▶ Prompt:
Find each line containing the string "picture". Copy it.

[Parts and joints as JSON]
===============
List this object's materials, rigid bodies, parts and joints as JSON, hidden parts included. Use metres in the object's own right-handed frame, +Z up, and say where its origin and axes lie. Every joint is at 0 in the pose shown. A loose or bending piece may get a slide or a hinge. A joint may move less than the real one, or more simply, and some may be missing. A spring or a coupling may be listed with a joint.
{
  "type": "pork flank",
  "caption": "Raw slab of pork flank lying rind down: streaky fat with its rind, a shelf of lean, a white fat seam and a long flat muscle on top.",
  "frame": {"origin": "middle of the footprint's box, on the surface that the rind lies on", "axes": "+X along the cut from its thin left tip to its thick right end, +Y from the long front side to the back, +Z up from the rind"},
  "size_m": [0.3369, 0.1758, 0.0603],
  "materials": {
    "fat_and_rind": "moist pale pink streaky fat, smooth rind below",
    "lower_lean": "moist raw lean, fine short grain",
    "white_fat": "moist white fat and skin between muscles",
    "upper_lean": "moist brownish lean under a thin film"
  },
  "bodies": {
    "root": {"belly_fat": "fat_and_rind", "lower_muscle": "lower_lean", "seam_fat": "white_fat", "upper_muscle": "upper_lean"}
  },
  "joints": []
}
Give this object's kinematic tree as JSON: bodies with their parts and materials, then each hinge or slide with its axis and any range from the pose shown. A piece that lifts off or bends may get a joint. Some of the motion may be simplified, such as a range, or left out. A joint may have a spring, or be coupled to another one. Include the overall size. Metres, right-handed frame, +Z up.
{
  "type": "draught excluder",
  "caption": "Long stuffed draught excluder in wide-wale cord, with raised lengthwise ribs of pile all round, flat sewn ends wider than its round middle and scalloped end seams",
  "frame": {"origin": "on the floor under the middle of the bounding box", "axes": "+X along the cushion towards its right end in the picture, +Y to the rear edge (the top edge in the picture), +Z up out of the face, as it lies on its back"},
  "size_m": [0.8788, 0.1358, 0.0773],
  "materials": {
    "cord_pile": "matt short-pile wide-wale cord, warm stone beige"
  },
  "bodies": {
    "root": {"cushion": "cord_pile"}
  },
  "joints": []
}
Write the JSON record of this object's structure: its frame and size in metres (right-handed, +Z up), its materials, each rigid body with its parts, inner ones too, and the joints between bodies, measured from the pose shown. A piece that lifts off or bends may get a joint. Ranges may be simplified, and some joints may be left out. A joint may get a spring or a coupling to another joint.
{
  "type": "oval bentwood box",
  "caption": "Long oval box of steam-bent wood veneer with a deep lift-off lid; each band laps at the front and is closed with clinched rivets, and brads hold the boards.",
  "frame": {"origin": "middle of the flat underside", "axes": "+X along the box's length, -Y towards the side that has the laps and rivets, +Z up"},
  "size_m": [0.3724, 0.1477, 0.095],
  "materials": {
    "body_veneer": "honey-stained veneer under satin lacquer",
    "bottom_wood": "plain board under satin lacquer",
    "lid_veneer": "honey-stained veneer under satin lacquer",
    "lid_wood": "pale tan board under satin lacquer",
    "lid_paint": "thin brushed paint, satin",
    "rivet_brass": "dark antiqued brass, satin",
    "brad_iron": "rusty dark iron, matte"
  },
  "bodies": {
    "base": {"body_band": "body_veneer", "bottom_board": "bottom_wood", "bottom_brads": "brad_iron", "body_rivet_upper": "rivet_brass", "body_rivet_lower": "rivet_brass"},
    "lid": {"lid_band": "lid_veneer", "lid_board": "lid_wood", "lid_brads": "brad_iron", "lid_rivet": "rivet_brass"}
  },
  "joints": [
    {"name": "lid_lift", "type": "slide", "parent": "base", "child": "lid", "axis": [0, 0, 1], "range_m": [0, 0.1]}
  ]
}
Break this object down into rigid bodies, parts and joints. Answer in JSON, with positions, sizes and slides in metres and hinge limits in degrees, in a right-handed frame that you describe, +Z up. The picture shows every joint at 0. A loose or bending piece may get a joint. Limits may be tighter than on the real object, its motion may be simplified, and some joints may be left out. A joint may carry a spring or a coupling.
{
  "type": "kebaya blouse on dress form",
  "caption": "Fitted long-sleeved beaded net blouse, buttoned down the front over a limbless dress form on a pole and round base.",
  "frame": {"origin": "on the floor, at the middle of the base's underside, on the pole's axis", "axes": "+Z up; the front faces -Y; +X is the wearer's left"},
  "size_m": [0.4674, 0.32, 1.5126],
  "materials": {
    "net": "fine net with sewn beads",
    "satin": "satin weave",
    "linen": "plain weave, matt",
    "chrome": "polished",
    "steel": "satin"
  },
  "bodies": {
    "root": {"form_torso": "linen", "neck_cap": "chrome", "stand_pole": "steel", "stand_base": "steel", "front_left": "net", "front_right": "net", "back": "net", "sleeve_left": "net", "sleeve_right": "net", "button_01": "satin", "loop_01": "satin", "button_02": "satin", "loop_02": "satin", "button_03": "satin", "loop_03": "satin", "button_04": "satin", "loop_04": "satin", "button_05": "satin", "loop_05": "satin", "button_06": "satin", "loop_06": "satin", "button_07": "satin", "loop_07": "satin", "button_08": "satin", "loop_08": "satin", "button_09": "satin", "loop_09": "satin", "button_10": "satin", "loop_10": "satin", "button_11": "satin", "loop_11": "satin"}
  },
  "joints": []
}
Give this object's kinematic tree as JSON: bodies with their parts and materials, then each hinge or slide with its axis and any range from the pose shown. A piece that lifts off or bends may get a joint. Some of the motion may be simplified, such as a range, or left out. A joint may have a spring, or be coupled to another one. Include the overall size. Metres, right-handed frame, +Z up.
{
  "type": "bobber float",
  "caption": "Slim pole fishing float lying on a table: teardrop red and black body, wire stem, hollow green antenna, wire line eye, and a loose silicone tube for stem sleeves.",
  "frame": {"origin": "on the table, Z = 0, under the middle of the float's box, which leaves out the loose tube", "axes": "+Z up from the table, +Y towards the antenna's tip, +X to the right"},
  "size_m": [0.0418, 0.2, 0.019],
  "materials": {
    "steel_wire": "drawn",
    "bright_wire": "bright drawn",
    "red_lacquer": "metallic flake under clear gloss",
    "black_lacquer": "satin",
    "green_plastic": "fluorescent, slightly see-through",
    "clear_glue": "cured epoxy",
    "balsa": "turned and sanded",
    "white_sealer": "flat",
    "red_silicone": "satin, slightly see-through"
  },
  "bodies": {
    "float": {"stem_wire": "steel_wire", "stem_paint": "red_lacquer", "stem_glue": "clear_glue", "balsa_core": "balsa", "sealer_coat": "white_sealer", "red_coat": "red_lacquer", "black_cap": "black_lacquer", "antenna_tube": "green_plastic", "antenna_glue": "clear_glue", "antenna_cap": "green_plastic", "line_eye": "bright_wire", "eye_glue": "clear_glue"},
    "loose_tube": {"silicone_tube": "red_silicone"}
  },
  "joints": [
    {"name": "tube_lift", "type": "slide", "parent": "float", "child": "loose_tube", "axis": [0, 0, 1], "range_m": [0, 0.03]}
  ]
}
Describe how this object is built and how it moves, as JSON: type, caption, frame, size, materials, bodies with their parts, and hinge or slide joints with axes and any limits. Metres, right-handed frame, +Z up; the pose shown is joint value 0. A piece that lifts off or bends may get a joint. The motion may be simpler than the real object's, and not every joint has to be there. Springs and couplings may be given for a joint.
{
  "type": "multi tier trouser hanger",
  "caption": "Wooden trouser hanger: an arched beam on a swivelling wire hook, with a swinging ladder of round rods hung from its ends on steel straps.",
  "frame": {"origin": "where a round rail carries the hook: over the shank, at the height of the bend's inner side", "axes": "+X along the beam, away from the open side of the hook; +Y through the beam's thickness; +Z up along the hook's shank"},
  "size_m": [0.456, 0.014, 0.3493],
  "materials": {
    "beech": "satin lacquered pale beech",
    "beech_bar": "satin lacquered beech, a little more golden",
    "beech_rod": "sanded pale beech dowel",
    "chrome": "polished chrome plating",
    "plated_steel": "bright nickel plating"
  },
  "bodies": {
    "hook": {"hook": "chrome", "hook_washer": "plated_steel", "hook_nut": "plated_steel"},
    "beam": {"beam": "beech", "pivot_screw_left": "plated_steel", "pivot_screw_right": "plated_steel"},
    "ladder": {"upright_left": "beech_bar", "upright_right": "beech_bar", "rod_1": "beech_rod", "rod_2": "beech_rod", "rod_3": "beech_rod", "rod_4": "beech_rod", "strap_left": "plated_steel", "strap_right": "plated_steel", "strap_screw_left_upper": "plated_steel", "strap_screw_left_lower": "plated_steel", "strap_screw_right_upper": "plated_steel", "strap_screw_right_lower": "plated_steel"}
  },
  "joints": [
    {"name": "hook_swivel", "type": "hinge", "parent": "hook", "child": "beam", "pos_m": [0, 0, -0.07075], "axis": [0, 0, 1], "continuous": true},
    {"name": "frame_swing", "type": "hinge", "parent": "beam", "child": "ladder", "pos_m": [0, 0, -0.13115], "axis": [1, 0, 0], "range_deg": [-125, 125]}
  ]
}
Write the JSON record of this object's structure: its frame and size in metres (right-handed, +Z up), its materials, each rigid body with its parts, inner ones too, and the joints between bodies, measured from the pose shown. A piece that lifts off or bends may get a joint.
===============
▶ Answer for the task:
  "frame": {"origin": "on the floor under the middle of the bounding box", "axes": "+X along the cushion towards its right end in the picture, +Y to the rear edge (the top edge in the picture), +Z up out of the face, as it lies on its back"},
Break this object down into rigid bodies, parts and joints. Answer in JSON, with positions, sizes and slides in metres and hinge limits in degrees, in a right-handed frame that you describe, +Z up. The picture shows every joint at 0. A loose or bending piece may get a joint. Limits may be tighter than on the real object, its motion may be simplified, and some joints may be left out. A joint may carry a spring or a coupling.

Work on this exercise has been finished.